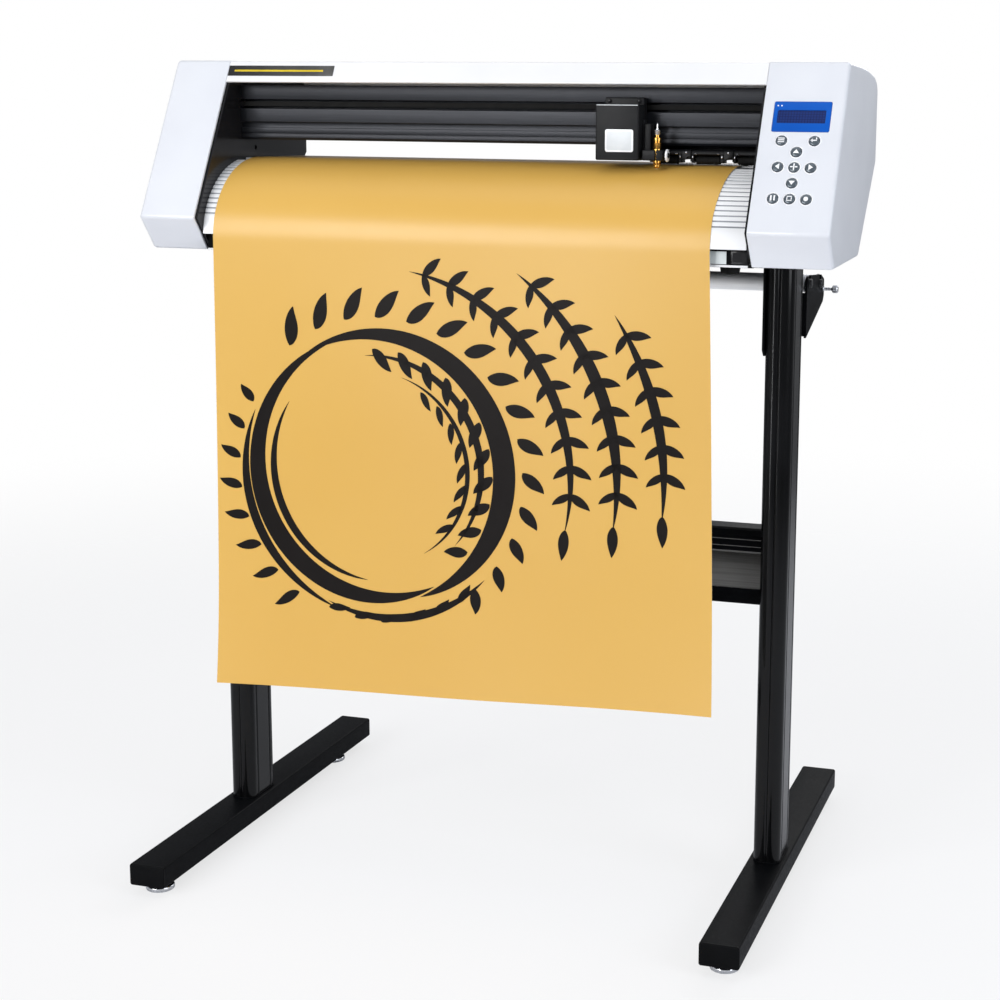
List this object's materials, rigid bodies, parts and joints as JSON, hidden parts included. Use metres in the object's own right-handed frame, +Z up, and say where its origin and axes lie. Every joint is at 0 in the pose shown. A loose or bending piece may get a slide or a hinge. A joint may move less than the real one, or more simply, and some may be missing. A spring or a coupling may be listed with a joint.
{
  "type": "vinyl cutter",
  "caption": "Floor-standing roll cutter: white head with keypad, guide rail, blade carriage, pinch and feed rollers, gold film over a ribbed platen, black H-frame stand with roll shafts.",
  "frame": {"origin": "on the floor, at the middle of the machine's footprint (bottom centre of the bounding box)", "axes": "+Z up; +X from the machine's left end to its keypad end (operator's right); +Y from the operator to the back"},
  "size_m": [0.9095, 0.634, 1.0749],
  "materials": {
    "white_cover": "smooth moulded ABS, satin gloss",
    "white_metal": "white powder coat",
    "black_anodised": "black anodised extrusion, satin",
    "black_paint": "gloss black enamel",
    "black_plastic": "fine textured black ABS",
    "steel": "bright machined",
    "silver_aluminium": "clear anodised, satin",
    "chrome": "bright plated",
    "brass": "turned, bright",
    "rubber": "matte black",
    "display": "printed blue frame round a dark window",
    "button": "metallic grey",
    "circuit_board": "green solder mask",
    "vinyl": "satin gold film"
  },
  "bodies": {
    "root": {"left_cover": "white_cover", "right_cover": "white_cover", "top_cover": "white_cover", "platen": "white_metal", "rear_guide": "white_metal", "guide_rail": "black_anodised", "left_foot_bar": "black_paint", "right_foot_bar": "black_paint", "left_column": "black_paint", "right_column": "black_paint", "lower_crossbar": "black_paint", "left_roll_bracket": "black_paint", "right_roll_bracket": "black_paint", "base_beam": "black_paint", "left_side_plate": "black_paint", "right_side_plate": "black_paint", "power_inlet": "black_plastic", "feed_motor": "steel", "carriage_motor": "steel", "pinch_shaft": "steel", "power_supply": "steel", "carriage_belt": "rubber", "display_module": "display", "mainboard": "circuit_board", "vinyl_sheet": "vinyl"},
    "left_front_levelling_foot": {"left_front_levelling_foot": "chrome"},
    "left_rear_levelling_foot": {"left_rear_levelling_foot": "chrome"},
    "right_front_levelling_foot": {"right_front_levelling_foot": "chrome"},
    "right_rear_levelling_foot": {"right_rear_levelling_foot": "chrome"},
    "front_roll_shaft": {"front_roll_shaft": "silver_aluminium"},
    "rear_roll_shaft": {"rear_roll_shaft": "silver_aluminium"},
    "bracket_thumb_screw": {"bracket_thumb_screw": "steel"},
    "carriage": {"carriage_body": "black_plastic", "carriage_cover": "black_plastic"},
    "drive_pulley": {"drive_pulley": "brass"},
    "idler_pulley": {"idler_pulley": "black_plastic"},
    "tool_holder": {"tool_slider": "black_plastic", "blade_holder": "brass"},
    "tool_clamp_knob": {"tool_clamp_knob": "white_cover"},
    "blade": {"blade": "steel"},
    "pinch_arm_a": {"pinch_arm_a": "black_plastic"},
    "pinch_roller_a": {"pinch_roller_a": "rubber"},
    "pinch_arm_b": {"pinch_arm_b": "black_plastic"},
    "pinch_roller_b": {"pinch_roller_b": "rubber"},
    "pinch_arm_c": {"pinch_arm_c": "black_plastic"},
    "pinch_roller_c": {"pinch_roller_c": "rubber"},
    "grit_roller": {"grit_roller": "steel", "feed_gear": "black_plastic"},
    "feed_pinion": {"feed_pinion": "brass"},
    "button_menu": {"button_menu": "button"},
    "button_enter": {"button_enter": "button"},
    "button_up": {"button_up": "button"},
    "button_left": {"button_left": "button"},
    "button_origin": {"button_origin": "button"},
    "button_right": {"button_right": "button"},
    "button_down": {"button_down": "button"},
    "button_pause": {"button_pause": "button"},
    "button_test": {"button_test": "button"},
    "button_reset": {"button_reset": "button"},
    "power_switch": {"power_switch": "black_plastic"}
  },
  "joints": [
    {"name": "left_front_levelling_foot_height", "type": "slide", "parent": "root", "child": "left_front_levelling_foot", "axis": [0, 0, -1], "range_m": [0, 0.015]},
    {"name": "left_rear_levelling_foot_height", "type": "slide", "parent": "root", "child": "left_rear_levelling_foot", "axis": [0, 0, -1], "range_m": [0, 0.015]},
    {"name": "right_front_levelling_foot_height", "type": "slide", "parent": "root", "child": "right_front_levelling_foot", "axis": [0, 0, -1], "range_m": [0, 0.015]},
    {"name": "right_rear_levelling_foot_height", "type": "slide", "parent": "root", "child": "right_rear_levelling_foot", "axis": [0, 0, -1], "range_m": [0, 0.015]},
    {"name": "front_roll_shaft_spin", "type": "hinge", "parent": "root", "child": "front_roll_shaft", "pos_m": [-0.01, 0.025, 0.799], "axis": [1, 0, 0], "continuous": true},
    {"name": "rear_roll_shaft_spin", "type": "hinge", "parent": "root", "child": "rear_roll_shaft", "pos_m": [-0.01, 0.098, 0.793], "axis": [1, 0, 0], "continuous": true},
    {"name": "thumb_screw_turn", "type": "hinge", "parent": "root", "child": "bracket_thumb_screw", "pos_m": [0.4, 0.112, 0.785], "axis": [1, 0, 0], "range_deg": [0, 720]},
    {"name": "carriage_slide", "type": "slide", "parent": "root", "child": "carriage", "axis": [1, 0, 0], "range_m": [-0.505, 0.115]},
    {"name": "drive_pulley_spin", "type": "hinge", "parent": "root", "child": "drive_pulley", "pos_m": [0.386, -0.042, 1.0192], "axis": [0, 0, 1], "continuous": true},
    {"name": "idler_pulley_spin", "type": "hinge", "parent": "root", "child": "idler_pulley", "pos_m": [-0.398, -0.042, 1.0192], "axis": [0, 0, 1], "continuous": true},
    {"name": "tool_lift", "type": "slide", "parent": "carriage", "child": "tool_holder", "axis": [0, 0, -1], "range_m": [0, 0.0023], "stiffness_N_per_m": 300, "springref_m": -0.006},
    {"name": "clamp_knob_turn", "type": "hinge", "parent": "tool_holder", "child": "tool_clamp_knob", "pos_m": [0.229, -0.085, 0.9602], "axis": [1, 0, 0], "range_deg": [0, 360]},
    {"name": "blade_swivel", "type": "hinge", "parent": "tool_holder", "child": "blade", "pos_m": [0.218, -0.085, 0.97], "axis": [0, 0, 1], "continuous": true},
    {"name": "pinch_arm_a_lift", "type": "hinge", "parent": "root", "child": "pinch_arm_a", "pos_m": [0.2104, -0.012, 0.961], "axis": [-1, 0, 0], "range_deg": [0, 6], "stiffness_Nm_per_rad": 1.5, "springref_deg": -6.88},
    {"name": "pinch_roller_a_spin", "type": "hinge", "parent": "pinch_arm_a", "child": "pinch_roller_a", "pos_m": [0.2204, -0.052, 0.9546], "axis": [1, 0, 0], "continuous": true},
    {"name": "pinch_arm_b_lift", "type": "hinge", "parent": "root", "child": "pinch_arm_b", "pos_m": [0.2642, -0.012, 0.961], "axis": [-1, 0, 0], "range_deg": [0, 6], "stiffness_Nm_per_rad": 1.5, "springref_deg": -6.88},
    {"name": "pinch_roller_b_spin", "type": "hinge", "parent": "pinch_arm_b", "child": "pinch_roller_b", "pos_m": [0.2742, -0.052, 0.9546], "axis": [1, 0, 0], "continuous": true},
    {"name": "pinch_arm_c_lift", "type": "hinge", "parent": "root", "child": "pinch_arm_c", "pos_m": [0.318, -0.012, 0.961], "axis": [-1, 0, 0], "range_deg": [0, 6], "stiffness_Nm_per_rad": 1.5, "springref_deg": -6.88},
    {"name": "pinch_roller_c_spin", "type": "hinge", "parent": "pinch_arm_c", "child": "pinch_roller_c", "pos_m": [0.328, -0.052, 0.9546], "axis": [1, 0, 0], "continuous": true},
    {"name": "grit_roller_spin", "type": "hinge", "parent": "root", "child": "grit_roller", "pos_m": [0, -0.052, 0.9376], "axis": [1, 0, 0], "continuous": true},
    {"name": "feed_pinion_spin", "type": "hinge", "parent": "root", "child": "feed_pinion", "pos_m": [0.365, -0.052, 0.90535], "axis": [1, 0, 0], "continuous": true},
    {"name": "button_menu_press", "type": "slide", "parent": "root", "child": "button_menu", "axis": [0, 0.881, -0.4731], "range_m": [0, 0.001], "stiffness_N_per_m": 300, "springref_m": -0.001},
    {"name": "button_enter_press", "type": "slide", "parent": "root", "child": "button_enter", "axis": [0, 0.881, -0.4731], "range_m": [0, 0.001], "stiffness_N_per_m": 300, "springref_m": -0.001},
    {"name": "button_up_press", "type": "slide", "parent": "root", "child": "button_up", "axis": [0, 0.881, -0.4731], "range_m": [0, 0.001], "stiffness_N_per_m": 300, "springref_m": -0.001},
    {"name": "button_left_press", "type": "slide", "parent": "root", "child": "button_left", "axis": [0, 0.881, -0.4731], "range_m": [0, 0.001], "stiffness_N_per_m": 300, "springref_m": -0.001},
    {"name": "button_origin_press", "type": "slide", "parent": "root", "child": "button_origin", "axis": [0, 0.881, -0.4731], "range_m": [0, 0.001], "stiffness_N_per_m": 300, "springref_m": -0.001},
    {"name": "button_right_press", "type": "slide", "parent": "root", "child": "button_right", "axis": [0, 0.881, -0.4731], "range_m": [0, 0.001], "stiffness_N_per_m": 300, "springref_m": -0.001},
    {"name": "button_down_press", "type": "slide", "parent": "root", "child": "button_down", "axis": [0, 0.881, -0.4731], "range_m": [0, 0.001], "stiffness_N_per_m": 300, "springref_m": -0.001},
    {"name": "button_pause_press", "type": "slide", "parent": "root", "child": "button_pause", "axis": [0, 0.881, -0.4731], "range_m": [0, 0.001], "stiffness_N_per_m": 300, "springref_m": -0.001},
    {"name": "button_test_press", "type": "slide", "parent": "root", "child": "button_test", "axis": [0, 0.881, -0.4731], "range_m": [0, 0.001], "stiffness_N_per_m": 300, "springref_m": -0.001},
    {"name": "button_reset_press", "type": "slide", "parent": "root", "child": "button_reset", "axis": [0, 0.881, -0.4731], "range_m": [0, 0.001], "stiffness_N_per_m": 300, "springref_m": -0.001},
    {"name": "power_switch_rock", "type": "hinge", "parent": "root", "child": "power_switch", "pos_m": [0.301, 0.0985, 0.862], "axis": [1, 0, 0], "range_deg": [0, 12]}
  ],
  "couplings": [
    {"joint": "drive_pulley_spin", "follows": "carriage_slide", "rad_per_m": 156.25},
    {"joint": "idler_pulley_spin", "follows": "carriage_slide", "rad_per_m": 156.25},
    {"joint": "feed_pinion_spin", "follows": "grit_roller_spin", "ratio": -3}
  ]
}
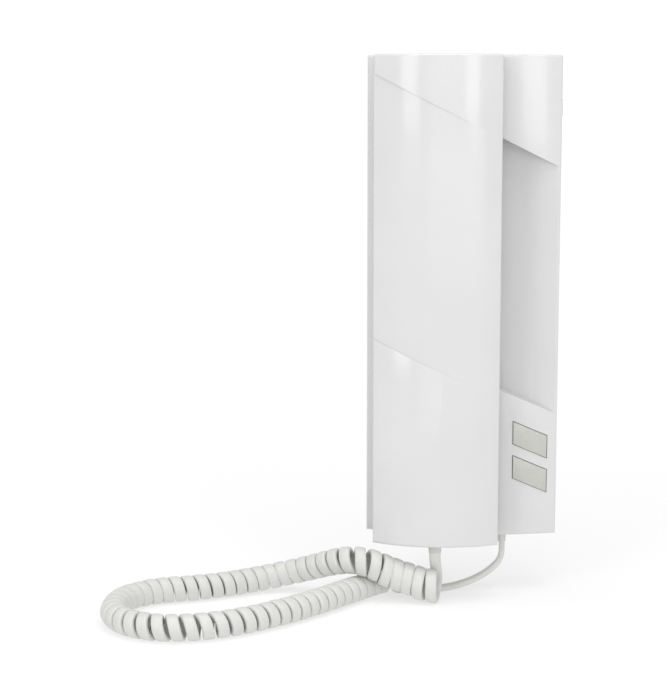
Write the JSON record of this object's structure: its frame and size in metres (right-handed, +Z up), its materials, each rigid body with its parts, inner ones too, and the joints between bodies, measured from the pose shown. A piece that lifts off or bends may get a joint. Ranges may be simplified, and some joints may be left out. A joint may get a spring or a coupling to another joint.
{
  "type": "wall phone",
  "caption": "Slim wall phone for a door-entry system: flat base with two slanted push buttons, lift-off handset and a curly cord lying in a loop.",
  "frame": {"origin": "on the wall face of the base, midway between the two wall screws", "axes": "+Z up, +Y into the wall (the front faces -Y), +X to the right seen from the front"},
  "size_m": [0.1979, 0.1096, 0.241],
  "materials": {
    "white_shell": "gloss moulded ABS",
    "button_metal": "satin silver lacquer, fine brushed",
    "board_green": "solder-masked laminate",
    "black_plastic": "moulded, matt",
    "terminal_green": "moulded, matt",
    "screw_steel": "zinc plated",
    "spring_steel": "drawn wire",
    "white_plastic": "moulded, matt",
    "speaker_metal": "pressed steel",
    "foam": "foam rubber",
    "grey_rubber": "moulded rubber",
    "weight_steel": "plain bar",
    "cord_sleeve": "soft PVC",
    "cord_jacket": "soft PVC, satin",
    "capsule_metal": "drawn can"
  },
  "bodies": {
    "base": {"base_cover": "white_shell", "back_plate": "white_plastic", "main_board": "board_green", "ringer_board": "board_green", "line_terminals": "terminal_green", "terminal_screws": "screw_steel", "cover_screws": "screw_steel", "board_screws": "screw_steel", "ringer": "black_plastic", "volume_switch": "black_plastic", "plunger_spring": "spring_steel", "hook_microswitch": "black_plastic", "upper_button_switch": "black_plastic", "lower_button_switch": "black_plastic", "base_cord_grommet": "cord_sleeve", "cord_base_lead": "cord_jacket"},
    "handset": {"handset_front_shell": "white_shell", "handset_back_shell": "white_shell", "ear_speaker": "speaker_metal", "speaker_gasket": "foam", "microphone_boot": "grey_rubber", "microphone_capsule": "capsule_metal", "balance_weight": "weight_steel", "handset_screws": "screw_steel", "handset_cord_grommet": "cord_sleeve", "cord_handset_lead": "cord_jacket", "cord_coil": "cord_jacket"},
    "hook_plunger": {"hook_plunger": "white_plastic"},
    "upper_button": {"upper_button": "button_metal"},
    "lower_button": {"lower_button": "button_metal"},
    "volume_slider": {"volume_slider": "white_plastic"}
  },
  "joints": [
    {"name": "handset_lift", "type": "slide", "parent": "base", "child": "handset", "axis": [0, -1, 0], "range_m": [0, 0.05]},
    {"name": "plunger_slide", "type": "slide", "parent": "base", "child": "hook_plunger", "axis": [0, -1, 0], "range_m": [0, 0.004]},
    {"name": "upper_button_press", "type": "slide", "parent": "base", "child": "upper_button", "axis": [0, 1, 0], "range_m": [0, 0.001], "stiffness_N_per_m": 600, "springref_m": -0.001},
    {"name": "lower_button_press", "type": "slide", "parent": "base", "child": "lower_button", "axis": [0, 1, 0], "range_m": [0, 0.001], "stiffness_N_per_m": 600, "springref_m": -0.001},
    {"name": "volume_slide", "type": "slide", "parent": "base", "child": "volume_slider", "axis": [0, 0, 1], "range_m": [0, 0.0022]}
  ],
  "couplings": [
    {"joint": "plunger_slide", "follows": "handset_lift", "ratio": 0.08}
  ]
}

THE REQUEST
Look over the material above and show each line where "between" appears.

TASK RESULT
Write the JSON record of this object's structure: its frame and size in metres (right-handed, +Z up), its materials, each rigid body with its parts, inner ones too, and the joints between bodies, measured from the pose shown. A piece that lifts off or bends may get a joint. Ranges may be simplified, and some joints may be left out. A joint may get a spring or a coupling to another joint.
  "frame": {"origin": "on the wall face of the base, midway between the two wall screws", "axes": "+Z up, +Y into the wall (the front faces -Y), +X to the right seen from the front"},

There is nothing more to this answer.